RBS preferreds strengthen on earnings; Citigroup ends mostly firm; Montpelier gives back gains

By Stephanie N. Rotondo

Portland, Ore., May 6 - A trader said it was "mostly green" in the $25-par preferred stock space on Friday, though he noted that it was mixed in the capital securities arena.

Royal Bank of Scotland Group plc reported first-quarter earnings during the session. The results were better than expected, which gave the bank's preferred shares a boost.

Also in the financial realm, Citigroup Inc. continued to see a decent amount of action. The preferreds were mostly higher, helped out in part by a news report that opined the financial institution could return as much as $64 billion to shareholders.

RBS strengthens post-earnings

Royal Bank of Scotland Group's preferreds were mostly higher after the bank reported its first-quarter results.

"They are doing much better and could turn their dividend back on," a trader said.

The 6.125% series R preferreds were up 19 cents to close at $17.46, while the 6.25% series I preferreds gained the most, closing 21 cents higher at $16.05.

On the flip side, the 7.25% series H preferreds lost 11 cents to close at $23.62.

Another trader said the most-active RBS issue was the 5.75% series L preferreds, which gained 8 cents to close at $19.18.

For the quarter, the Scotland-based bank posted a loss of $841.5 million, due in part to bad loans from its Irish units.

RBS' core business, however, saw earnings increase by 25% to $3.45 billion.

"RBS is pulling off the recovery that we have targeted," said Stephen Hester, chief executive officer, during a conference call. The company also said that it expected the bad Irish loans to decline in the second half of the year.

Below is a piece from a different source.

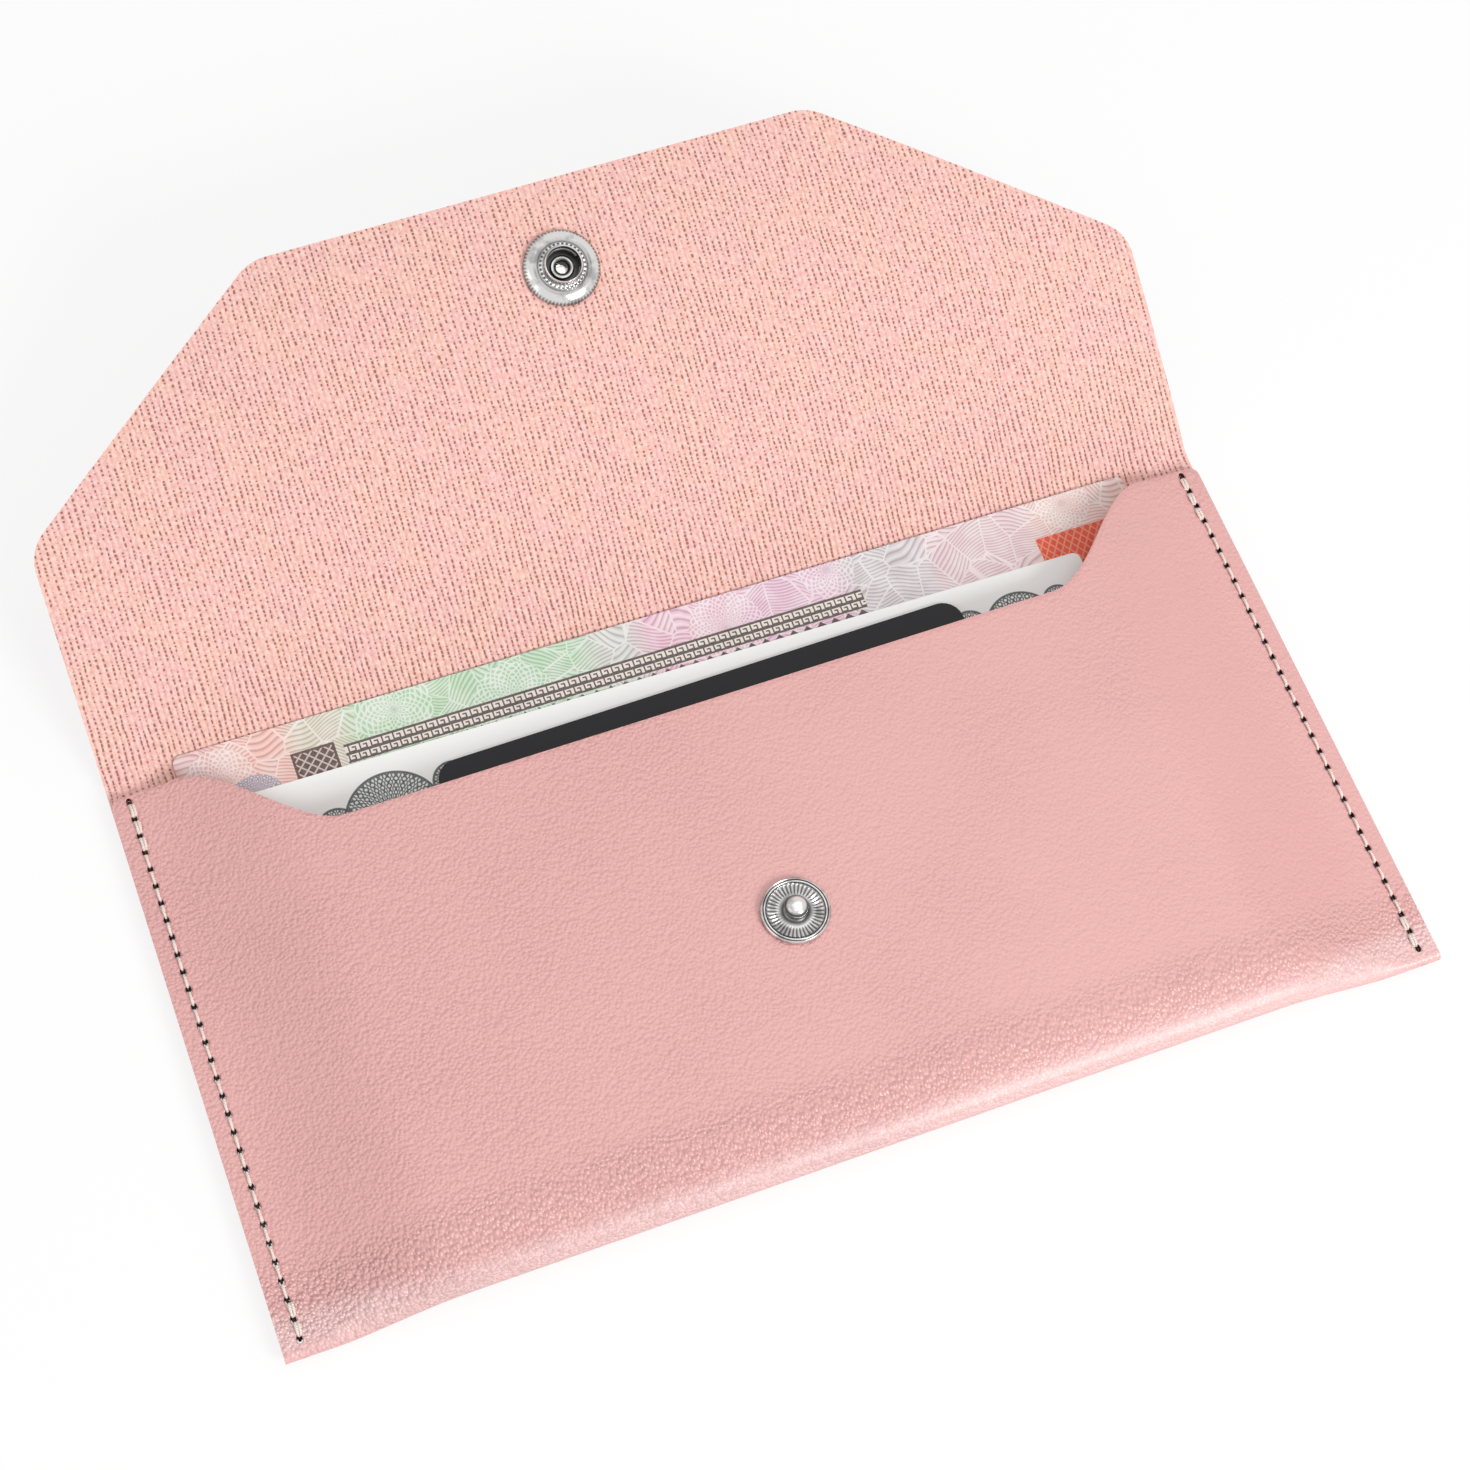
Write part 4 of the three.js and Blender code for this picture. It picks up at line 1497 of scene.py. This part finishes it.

RBS is 83% owned by the U.K. government after receiving bailout funds during the economic crisis.

Citi ends mostly firm

A Bloomberg report out Friday indicated that Citigroup could pay out as much as $64 billion through 2014 for dividends and stock repurchases.

A trader said that if the New York-based financial institution did elect to do a stock buyback, "it could definitely run [the common stock] up quickly."

The article helped Citi's preferreds gain traction, though the preferreds have been active and mostly firmer all week.

The Cit 6% series Q preferreds were once again the day's most popular issue, with 3.14 million shares changing hands. The preferred stock gained nearly 19 cents to close at $23.139.

The 7.875% series N preferreds were also busy, with 1.68 million shares turning over. Those preferreds were unchanged at $28.04.

The Bloomberg article cited Morgan Stanley analyst Betsy Graseck as saying that Citi could pay dividends equal to up to 9% of its market capitalization, or about $12 billion.

Montpelier gives up gains

Montpelier Re Holdings Ltd.'s new 8.875% perpetual non-cumulative preferreds "traded off a little bit," a trader said.

He quoted the paper at $25.20 bid, $25.30 offered, down 3 to 5 cents on the day.

The deal priced on Tuesday and quickly broke par.

Montpelier Re is a Bermuda-based reinsurance company.